A good portion of my career has been about building international partnerships, connecting with campuses abroad, fostering knowledge exchange, student transfer, and the integration of global perspectives into curricula. These aspects are also reflected in my research. That’s another reason I’m excited to be here at RIT and to explore further collaboration with international education and campuses abroad.

Higher education at American universities such as RIT are among the strongest vehicles and agents for positive societal change. What we do really matters because it makes the world a better place. This mission is what drew me to higher education, why I wanted to become a university professor, and continues to be a motivating element of my research. That’s also why I wanted to serve as dean of liberal arts.

We often talk about RIT’s CLA as a liberal arts school that sits within an institute of technology. Coming from Georgia Tech, you’re familiar with this setup. Why is this so important?

The liberal arts at STEM-driven institutions have distinctive and important roles to play. We live in a technologically oriented world. The liberal arts are human-centered. Ethics, politics, culture, policy, behavioral analysis, inclusive communication, and the integration of diverse perspectives are critical components to understanding our present and past and effecting positive future change. The liberal arts and STEM, together, can lead us to a more inclusive and equitable society.

Liberal arts at RIT don’t look like traditional liberal arts. For one thing, we have distinctive professional programs like criminal justice, advertising and public relations, and museum studies. In addition, our humanities, social sciences, and performing arts programs have applied, technical, and professional components embedded in the plan of study. Our faculty have played a key role in recognizing these opportunities for specialized education within the liberal arts and in developing unique, exciting options that make our graduates distinctive.

You’ll also find that RIT’s liberal arts integrates STEM perspectives in other ways, too. For example, when we talk about performing arts at RIT, we’re not only talking about ensembles and concerts and acting and theater, but we’re also talking about immersive performance with augmented reality and virtual reality, and about music technology and production. Also, we’re talking about CLA’s collaborations with the National Technical Institute for the Deaf in which we produce accessible performances with and for deaf and hard-of-hearing individuals.

These are all things that make us a unique liberal arts school. This is what liberal arts in the 21st century ought to be.

You often talk about the role liberal arts plays in creating strong leaders. Can you expand on that a bit?

Yes! The liberal arts provide a strong foundation for positive, ethical, and inclusive leadership for the future, through seeing issues from multiple perspectives, working in diverse teams, communicating clearly, being able to integrate both quantitative and qualitative analysis into decision-making, and so forth.

These are the kinds of competencies that are fostered through the liberal arts, and certainly things that we equip our students with in everything we do: from general education to graduate programs, majors, double majors, and minors. 

What are you looking forward to?

Building on the many existing distinctive strengths, there’s lots to look forward to. I’ll talk about a few. 

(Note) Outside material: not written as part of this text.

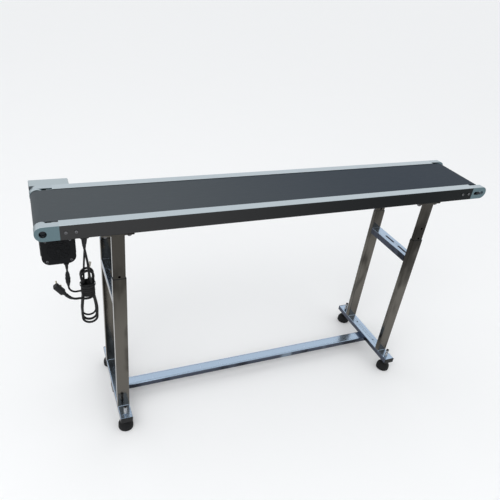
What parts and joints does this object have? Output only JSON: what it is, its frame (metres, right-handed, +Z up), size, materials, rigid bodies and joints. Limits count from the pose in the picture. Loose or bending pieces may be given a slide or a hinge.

One of the first is working with faculty, student representatives, and staff to continue advancing CLA’s commitment to student success, both undergraduate and graduate. I’d like for us to pay even more attention—and we’re doing a great job of this already—to how our courses and degrees serve diverse students of today in embarking on lives of purpose and meaningful, fulfilling careers.

I hope to do this, for example, through expanding career education opportunities within the college, as well as creating strategic partnerships with industry leaders and nonprofits, and with prestigious graduate and professional programs within RIT and across the region. I am learning a lot from the college’s Student Advisory Board about these student priorities and the importance of strong career internships, co-ops, study abroad, and undergraduate research opportunities.

I’m committed to advancing the diversity, equity, inclusion, and access (DEIA) principles of RIT and to make CLA a leader in the area. Building upon the work of our new standing committee in the college, which serves to advance conversations and policy around diversity, equity, and inclusivity, I look forward to taking stock of what concrete steps we need to implement and enhance our DEIA goals.

With an extraordinary faculty committed to innovative and multidisciplinary research and education, and highly accomplished alumni and friends, the future is bright for the College of Liberal Arts at RIT. I look forward to supporting and advancing the entire community on the journey ahead.